Part of a data file:
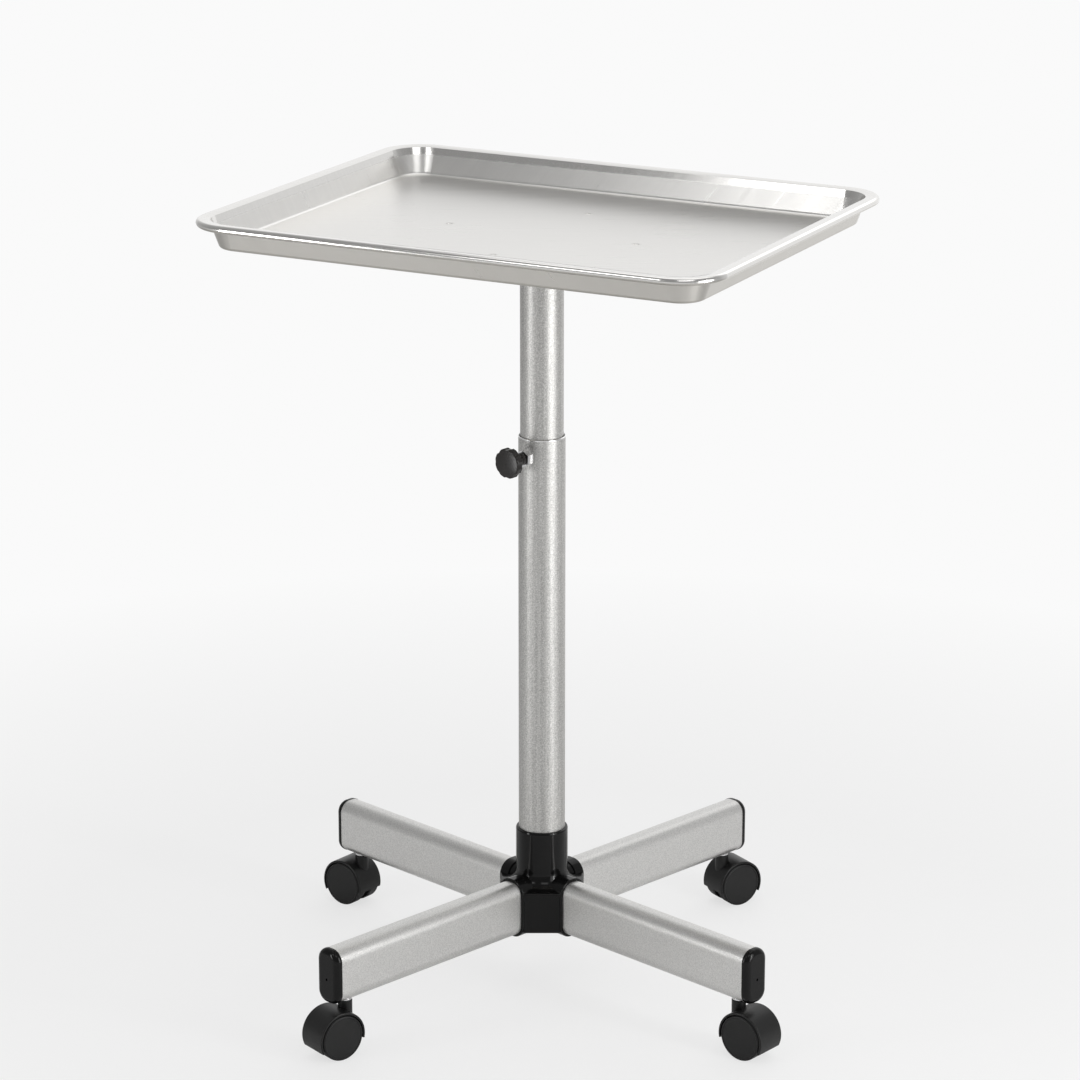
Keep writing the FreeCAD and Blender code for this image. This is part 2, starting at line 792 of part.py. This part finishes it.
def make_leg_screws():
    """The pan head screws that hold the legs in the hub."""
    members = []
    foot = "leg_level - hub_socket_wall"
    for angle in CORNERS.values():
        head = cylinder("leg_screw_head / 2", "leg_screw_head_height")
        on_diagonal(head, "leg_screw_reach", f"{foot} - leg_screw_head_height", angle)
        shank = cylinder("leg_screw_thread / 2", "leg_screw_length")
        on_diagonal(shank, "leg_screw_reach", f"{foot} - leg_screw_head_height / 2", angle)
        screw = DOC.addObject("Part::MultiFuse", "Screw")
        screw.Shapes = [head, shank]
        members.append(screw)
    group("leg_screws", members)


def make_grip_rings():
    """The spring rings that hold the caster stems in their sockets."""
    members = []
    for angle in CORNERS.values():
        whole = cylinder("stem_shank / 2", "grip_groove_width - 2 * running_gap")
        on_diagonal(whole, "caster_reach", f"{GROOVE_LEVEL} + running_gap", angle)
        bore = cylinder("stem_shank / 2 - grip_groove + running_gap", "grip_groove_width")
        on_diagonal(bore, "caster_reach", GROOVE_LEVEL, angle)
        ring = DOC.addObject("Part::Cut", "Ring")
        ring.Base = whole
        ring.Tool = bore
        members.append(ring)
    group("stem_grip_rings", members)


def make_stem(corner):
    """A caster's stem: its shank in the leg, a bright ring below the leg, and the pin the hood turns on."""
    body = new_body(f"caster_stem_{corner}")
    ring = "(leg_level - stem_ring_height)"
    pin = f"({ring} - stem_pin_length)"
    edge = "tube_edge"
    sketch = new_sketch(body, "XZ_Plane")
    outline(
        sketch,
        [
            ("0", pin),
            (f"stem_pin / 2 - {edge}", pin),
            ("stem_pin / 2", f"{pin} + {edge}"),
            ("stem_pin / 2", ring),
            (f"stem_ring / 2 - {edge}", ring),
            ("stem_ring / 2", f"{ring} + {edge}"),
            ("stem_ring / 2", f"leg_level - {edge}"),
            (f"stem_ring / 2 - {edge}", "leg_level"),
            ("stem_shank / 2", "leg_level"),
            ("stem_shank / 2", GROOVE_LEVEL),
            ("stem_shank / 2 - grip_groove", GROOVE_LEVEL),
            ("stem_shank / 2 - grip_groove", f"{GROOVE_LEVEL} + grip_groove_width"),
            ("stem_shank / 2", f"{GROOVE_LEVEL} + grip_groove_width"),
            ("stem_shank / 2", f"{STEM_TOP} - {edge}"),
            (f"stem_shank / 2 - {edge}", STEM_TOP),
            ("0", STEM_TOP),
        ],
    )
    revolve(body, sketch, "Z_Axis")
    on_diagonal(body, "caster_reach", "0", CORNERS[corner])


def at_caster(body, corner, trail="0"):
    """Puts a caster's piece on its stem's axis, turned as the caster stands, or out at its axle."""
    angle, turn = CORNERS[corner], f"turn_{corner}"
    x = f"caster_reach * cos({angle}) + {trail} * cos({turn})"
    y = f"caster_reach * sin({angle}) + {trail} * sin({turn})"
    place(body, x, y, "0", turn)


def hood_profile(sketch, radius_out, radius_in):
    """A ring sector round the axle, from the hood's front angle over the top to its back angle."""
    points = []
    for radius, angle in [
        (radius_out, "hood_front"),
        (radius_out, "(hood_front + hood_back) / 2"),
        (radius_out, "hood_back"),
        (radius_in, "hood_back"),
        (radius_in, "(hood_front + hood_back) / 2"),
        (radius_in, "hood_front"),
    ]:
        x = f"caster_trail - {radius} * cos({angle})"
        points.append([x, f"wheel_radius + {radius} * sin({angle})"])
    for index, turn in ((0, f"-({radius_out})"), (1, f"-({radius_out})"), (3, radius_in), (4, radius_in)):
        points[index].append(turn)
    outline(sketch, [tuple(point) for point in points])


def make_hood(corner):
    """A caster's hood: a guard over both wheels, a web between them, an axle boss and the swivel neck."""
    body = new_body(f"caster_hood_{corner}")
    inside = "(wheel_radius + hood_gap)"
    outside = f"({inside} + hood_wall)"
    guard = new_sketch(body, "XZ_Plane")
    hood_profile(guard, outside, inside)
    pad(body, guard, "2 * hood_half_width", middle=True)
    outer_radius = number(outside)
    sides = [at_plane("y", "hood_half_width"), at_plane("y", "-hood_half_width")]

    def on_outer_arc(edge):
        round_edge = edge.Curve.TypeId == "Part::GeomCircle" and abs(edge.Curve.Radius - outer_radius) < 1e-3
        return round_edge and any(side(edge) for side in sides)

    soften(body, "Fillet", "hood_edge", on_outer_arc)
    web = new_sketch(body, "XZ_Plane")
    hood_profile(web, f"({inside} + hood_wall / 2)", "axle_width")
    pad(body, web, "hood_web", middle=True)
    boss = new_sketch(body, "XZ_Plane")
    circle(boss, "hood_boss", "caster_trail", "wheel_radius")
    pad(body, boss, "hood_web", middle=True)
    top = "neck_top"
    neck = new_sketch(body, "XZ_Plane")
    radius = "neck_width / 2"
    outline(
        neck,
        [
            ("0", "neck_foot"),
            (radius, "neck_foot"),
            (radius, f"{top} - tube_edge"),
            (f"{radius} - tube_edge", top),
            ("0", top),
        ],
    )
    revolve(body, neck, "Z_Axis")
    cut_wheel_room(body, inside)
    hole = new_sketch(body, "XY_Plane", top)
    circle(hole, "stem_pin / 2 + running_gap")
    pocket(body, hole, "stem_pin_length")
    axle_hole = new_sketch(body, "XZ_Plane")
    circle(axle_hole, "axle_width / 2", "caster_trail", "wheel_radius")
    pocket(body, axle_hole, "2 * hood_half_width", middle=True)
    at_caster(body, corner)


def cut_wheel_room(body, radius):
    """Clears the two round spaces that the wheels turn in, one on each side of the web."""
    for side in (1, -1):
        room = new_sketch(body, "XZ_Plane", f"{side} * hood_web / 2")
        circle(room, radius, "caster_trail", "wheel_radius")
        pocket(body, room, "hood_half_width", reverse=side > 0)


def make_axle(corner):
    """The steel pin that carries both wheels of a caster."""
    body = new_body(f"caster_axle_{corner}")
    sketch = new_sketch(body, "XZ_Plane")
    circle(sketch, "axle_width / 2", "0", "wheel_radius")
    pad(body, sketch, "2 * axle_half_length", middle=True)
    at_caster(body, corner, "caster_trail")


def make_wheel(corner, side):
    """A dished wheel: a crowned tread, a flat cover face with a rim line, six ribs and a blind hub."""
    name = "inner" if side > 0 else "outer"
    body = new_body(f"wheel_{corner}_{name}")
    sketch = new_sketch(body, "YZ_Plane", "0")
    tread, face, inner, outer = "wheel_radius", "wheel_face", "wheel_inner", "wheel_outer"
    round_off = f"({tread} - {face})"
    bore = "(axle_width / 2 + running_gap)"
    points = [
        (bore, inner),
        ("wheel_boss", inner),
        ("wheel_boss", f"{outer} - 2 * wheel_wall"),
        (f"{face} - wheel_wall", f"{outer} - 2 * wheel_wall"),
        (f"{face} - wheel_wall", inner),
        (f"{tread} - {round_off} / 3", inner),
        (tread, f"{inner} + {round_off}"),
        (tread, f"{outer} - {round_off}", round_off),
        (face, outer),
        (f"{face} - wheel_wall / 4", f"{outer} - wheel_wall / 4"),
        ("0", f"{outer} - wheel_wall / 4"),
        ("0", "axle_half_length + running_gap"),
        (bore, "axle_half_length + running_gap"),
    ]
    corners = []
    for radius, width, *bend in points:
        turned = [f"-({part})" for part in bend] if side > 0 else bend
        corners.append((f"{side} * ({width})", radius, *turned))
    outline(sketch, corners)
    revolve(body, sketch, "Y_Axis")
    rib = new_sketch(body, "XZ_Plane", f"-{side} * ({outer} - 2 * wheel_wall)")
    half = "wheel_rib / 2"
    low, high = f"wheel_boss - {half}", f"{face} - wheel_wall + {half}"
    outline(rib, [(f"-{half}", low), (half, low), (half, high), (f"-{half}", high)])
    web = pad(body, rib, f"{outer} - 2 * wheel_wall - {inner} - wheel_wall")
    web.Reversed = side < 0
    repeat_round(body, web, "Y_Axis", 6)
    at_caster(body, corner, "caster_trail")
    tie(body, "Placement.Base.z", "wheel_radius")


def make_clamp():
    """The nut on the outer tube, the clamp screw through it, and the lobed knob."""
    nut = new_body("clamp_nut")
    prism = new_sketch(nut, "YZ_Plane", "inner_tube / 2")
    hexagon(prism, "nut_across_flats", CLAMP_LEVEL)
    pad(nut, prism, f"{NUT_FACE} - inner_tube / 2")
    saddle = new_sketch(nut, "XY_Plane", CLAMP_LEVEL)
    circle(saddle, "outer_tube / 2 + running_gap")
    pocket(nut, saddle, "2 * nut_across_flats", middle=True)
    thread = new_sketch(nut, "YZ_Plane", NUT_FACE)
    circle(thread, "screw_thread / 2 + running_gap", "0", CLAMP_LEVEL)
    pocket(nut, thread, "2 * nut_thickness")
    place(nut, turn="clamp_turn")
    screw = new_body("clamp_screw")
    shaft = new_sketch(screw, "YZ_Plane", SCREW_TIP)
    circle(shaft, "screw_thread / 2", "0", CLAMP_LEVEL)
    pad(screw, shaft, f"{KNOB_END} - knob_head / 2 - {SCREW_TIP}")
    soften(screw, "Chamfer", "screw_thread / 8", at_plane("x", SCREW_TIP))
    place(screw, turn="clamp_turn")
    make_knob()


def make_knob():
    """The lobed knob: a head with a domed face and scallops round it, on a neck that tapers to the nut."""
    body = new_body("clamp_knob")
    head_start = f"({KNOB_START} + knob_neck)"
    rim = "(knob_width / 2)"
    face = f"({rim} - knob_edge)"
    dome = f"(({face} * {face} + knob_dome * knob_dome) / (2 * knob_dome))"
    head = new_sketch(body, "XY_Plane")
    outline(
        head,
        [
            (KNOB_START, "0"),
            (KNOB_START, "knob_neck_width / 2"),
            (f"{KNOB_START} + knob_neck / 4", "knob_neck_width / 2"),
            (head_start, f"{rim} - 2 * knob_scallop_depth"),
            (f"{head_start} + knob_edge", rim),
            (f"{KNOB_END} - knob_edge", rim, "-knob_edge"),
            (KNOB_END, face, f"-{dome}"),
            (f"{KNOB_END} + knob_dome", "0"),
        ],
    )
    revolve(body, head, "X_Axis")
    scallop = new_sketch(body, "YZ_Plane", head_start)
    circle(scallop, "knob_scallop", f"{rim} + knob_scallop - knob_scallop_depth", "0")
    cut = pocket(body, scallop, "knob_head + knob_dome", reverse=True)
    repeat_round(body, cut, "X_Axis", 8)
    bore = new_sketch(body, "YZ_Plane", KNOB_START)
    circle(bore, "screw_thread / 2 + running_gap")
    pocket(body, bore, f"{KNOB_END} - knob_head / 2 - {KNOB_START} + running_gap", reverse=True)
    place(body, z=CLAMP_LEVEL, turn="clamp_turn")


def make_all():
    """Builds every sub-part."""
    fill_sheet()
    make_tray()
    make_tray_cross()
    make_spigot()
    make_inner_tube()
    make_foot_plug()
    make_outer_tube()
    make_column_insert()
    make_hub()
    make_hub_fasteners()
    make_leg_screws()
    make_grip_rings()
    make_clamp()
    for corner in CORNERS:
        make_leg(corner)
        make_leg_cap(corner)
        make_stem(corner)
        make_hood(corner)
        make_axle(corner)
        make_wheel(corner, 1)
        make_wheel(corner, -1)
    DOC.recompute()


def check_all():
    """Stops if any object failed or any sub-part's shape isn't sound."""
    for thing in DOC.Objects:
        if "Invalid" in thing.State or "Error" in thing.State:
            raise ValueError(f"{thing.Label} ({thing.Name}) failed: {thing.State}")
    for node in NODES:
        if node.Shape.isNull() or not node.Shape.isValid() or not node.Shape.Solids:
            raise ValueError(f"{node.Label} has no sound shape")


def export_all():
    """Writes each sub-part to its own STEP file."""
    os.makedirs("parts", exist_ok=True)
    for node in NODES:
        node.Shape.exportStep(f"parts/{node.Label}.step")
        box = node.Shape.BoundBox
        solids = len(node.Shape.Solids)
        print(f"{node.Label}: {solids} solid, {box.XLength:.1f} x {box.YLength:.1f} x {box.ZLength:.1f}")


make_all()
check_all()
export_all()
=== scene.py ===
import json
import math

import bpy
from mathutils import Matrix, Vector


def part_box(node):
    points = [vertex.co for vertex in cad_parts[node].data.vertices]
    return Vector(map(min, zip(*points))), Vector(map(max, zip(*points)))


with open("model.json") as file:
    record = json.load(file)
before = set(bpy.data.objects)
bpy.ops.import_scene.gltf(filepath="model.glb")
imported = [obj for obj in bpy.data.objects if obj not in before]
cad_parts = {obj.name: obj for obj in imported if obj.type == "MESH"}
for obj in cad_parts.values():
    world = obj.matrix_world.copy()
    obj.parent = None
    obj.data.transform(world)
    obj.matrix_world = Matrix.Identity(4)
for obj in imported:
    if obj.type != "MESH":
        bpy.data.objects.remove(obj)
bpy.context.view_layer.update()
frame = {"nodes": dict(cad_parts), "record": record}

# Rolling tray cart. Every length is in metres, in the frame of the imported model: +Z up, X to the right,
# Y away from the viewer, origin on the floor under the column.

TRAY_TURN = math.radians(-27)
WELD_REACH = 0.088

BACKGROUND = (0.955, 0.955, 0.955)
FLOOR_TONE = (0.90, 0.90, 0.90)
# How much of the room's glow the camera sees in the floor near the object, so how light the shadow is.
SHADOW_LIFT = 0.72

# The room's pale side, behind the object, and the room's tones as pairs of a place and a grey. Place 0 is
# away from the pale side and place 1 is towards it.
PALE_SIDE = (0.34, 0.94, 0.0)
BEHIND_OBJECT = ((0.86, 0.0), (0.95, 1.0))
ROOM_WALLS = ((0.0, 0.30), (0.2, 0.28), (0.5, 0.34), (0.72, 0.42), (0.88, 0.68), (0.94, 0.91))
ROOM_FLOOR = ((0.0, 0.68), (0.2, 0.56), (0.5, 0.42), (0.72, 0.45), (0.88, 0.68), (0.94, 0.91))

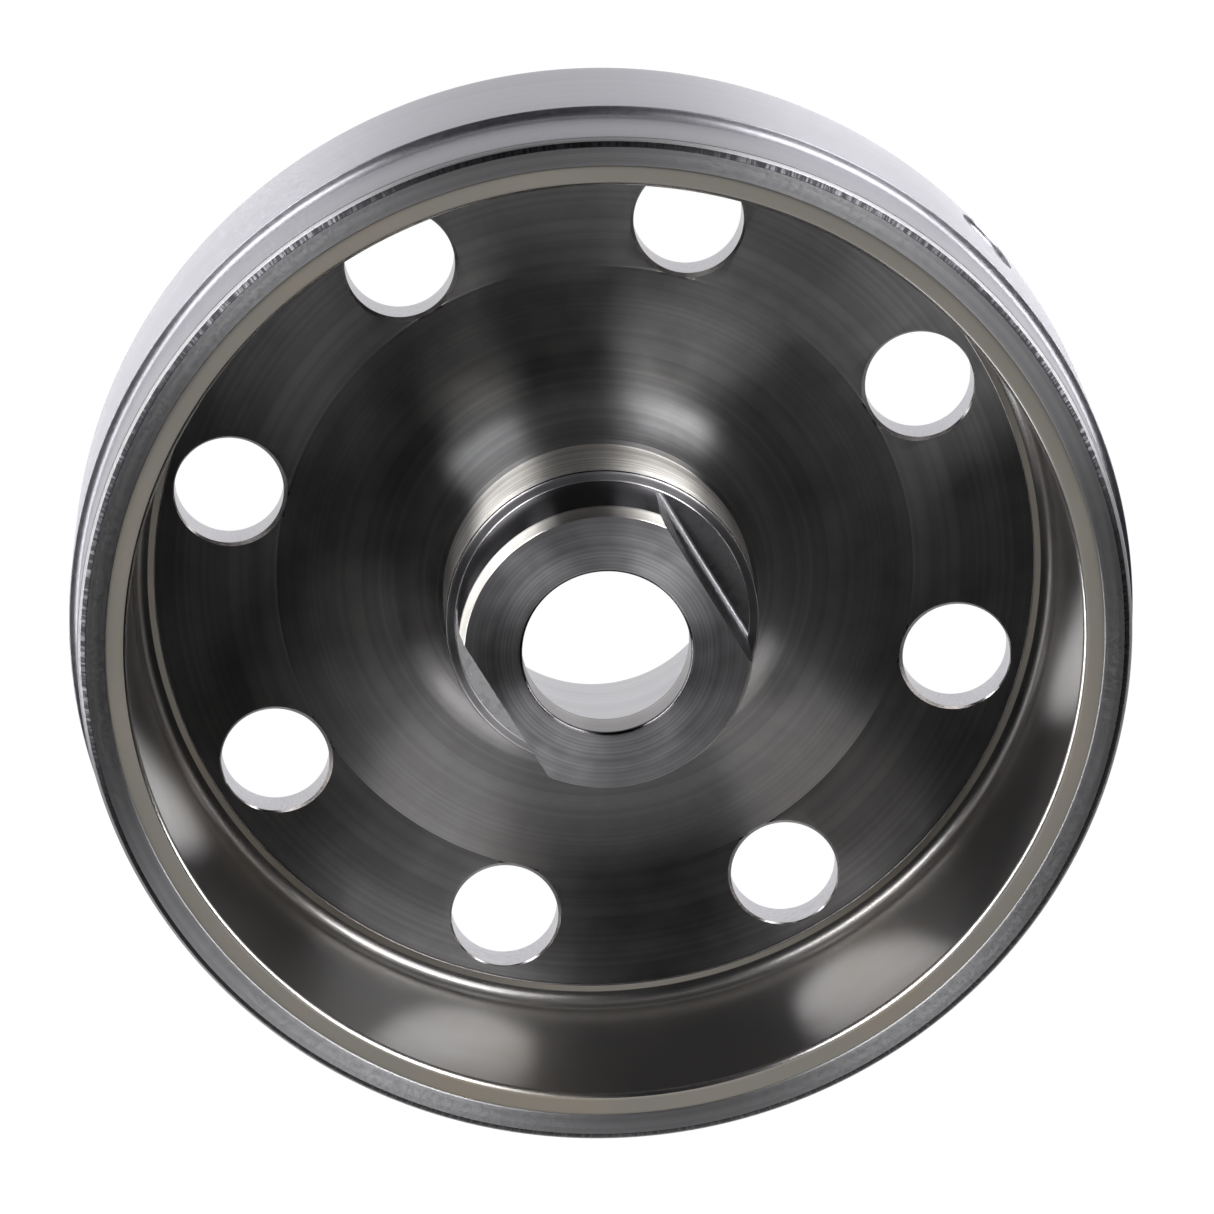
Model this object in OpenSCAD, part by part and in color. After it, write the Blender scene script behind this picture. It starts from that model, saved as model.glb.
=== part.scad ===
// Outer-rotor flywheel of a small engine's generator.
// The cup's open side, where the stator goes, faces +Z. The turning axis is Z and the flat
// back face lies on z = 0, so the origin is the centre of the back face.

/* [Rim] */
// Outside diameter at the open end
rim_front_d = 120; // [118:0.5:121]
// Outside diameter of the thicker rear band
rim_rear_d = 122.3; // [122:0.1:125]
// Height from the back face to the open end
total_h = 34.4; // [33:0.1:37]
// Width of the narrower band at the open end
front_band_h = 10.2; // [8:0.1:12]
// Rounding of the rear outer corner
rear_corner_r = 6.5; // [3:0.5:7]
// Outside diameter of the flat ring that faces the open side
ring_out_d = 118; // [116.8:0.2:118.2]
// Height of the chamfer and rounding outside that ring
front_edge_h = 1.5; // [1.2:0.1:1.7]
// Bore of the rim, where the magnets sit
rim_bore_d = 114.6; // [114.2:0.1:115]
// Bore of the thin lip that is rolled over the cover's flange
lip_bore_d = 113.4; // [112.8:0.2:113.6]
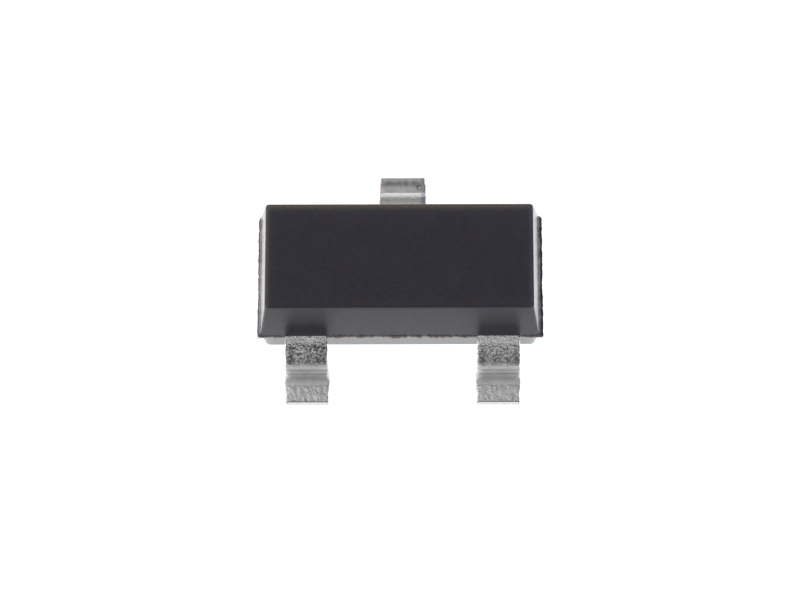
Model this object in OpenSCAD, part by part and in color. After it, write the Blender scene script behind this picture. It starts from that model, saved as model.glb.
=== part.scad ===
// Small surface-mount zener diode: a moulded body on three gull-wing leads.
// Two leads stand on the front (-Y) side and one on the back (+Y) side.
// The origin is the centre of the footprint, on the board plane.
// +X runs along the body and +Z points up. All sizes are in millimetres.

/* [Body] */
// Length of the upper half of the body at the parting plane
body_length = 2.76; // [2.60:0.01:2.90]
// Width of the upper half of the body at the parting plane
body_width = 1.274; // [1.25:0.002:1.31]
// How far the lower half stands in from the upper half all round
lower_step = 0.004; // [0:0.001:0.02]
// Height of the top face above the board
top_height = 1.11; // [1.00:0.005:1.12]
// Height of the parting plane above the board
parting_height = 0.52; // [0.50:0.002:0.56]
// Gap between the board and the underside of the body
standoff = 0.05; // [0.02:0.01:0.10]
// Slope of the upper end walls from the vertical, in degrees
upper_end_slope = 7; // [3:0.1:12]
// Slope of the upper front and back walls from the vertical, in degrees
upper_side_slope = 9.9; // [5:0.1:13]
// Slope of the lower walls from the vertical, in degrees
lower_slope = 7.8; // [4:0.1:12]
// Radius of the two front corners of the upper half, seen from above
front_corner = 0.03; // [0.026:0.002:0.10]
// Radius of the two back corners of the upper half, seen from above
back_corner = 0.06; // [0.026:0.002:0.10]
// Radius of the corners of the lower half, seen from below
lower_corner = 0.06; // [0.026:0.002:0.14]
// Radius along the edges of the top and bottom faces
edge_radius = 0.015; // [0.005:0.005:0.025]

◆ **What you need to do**
Retype only what lies between the line bearing "solids = len(node.Shape.Solids)" and the line bearing "obj.parent = None", keeping both of those lines.

◆ **Finished answer**
        solids = len(node.Shape.Solids)
        print(f"{node.Label}: {solids} solid, {box.XLength:.1f} x {box.YLength:.1f} x {box.ZLength:.1f}")


make_all()
check_all()
export_all()
=== scene.py ===
import json
import math

import bpy
from mathutils import Matrix, Vector


def part_box(node):
    points = [vertex.co for vertex in cad_parts[node].data.vertices]
    return Vector(map(min, zip(*points))), Vector(map(max, zip(*points)))


with open("model.json") as file:
    record = json.load(file)
before = set(bpy.data.objects)
bpy.ops.import_scene.gltf(filepath="model.glb")
imported = [obj for obj in bpy.data.objects if obj not in before]
cad_parts = {obj.name: obj for obj in imported if obj.type == "MESH"}
for obj in cad_parts.values():
    world = obj.matrix_world.copy()
    obj.parent = None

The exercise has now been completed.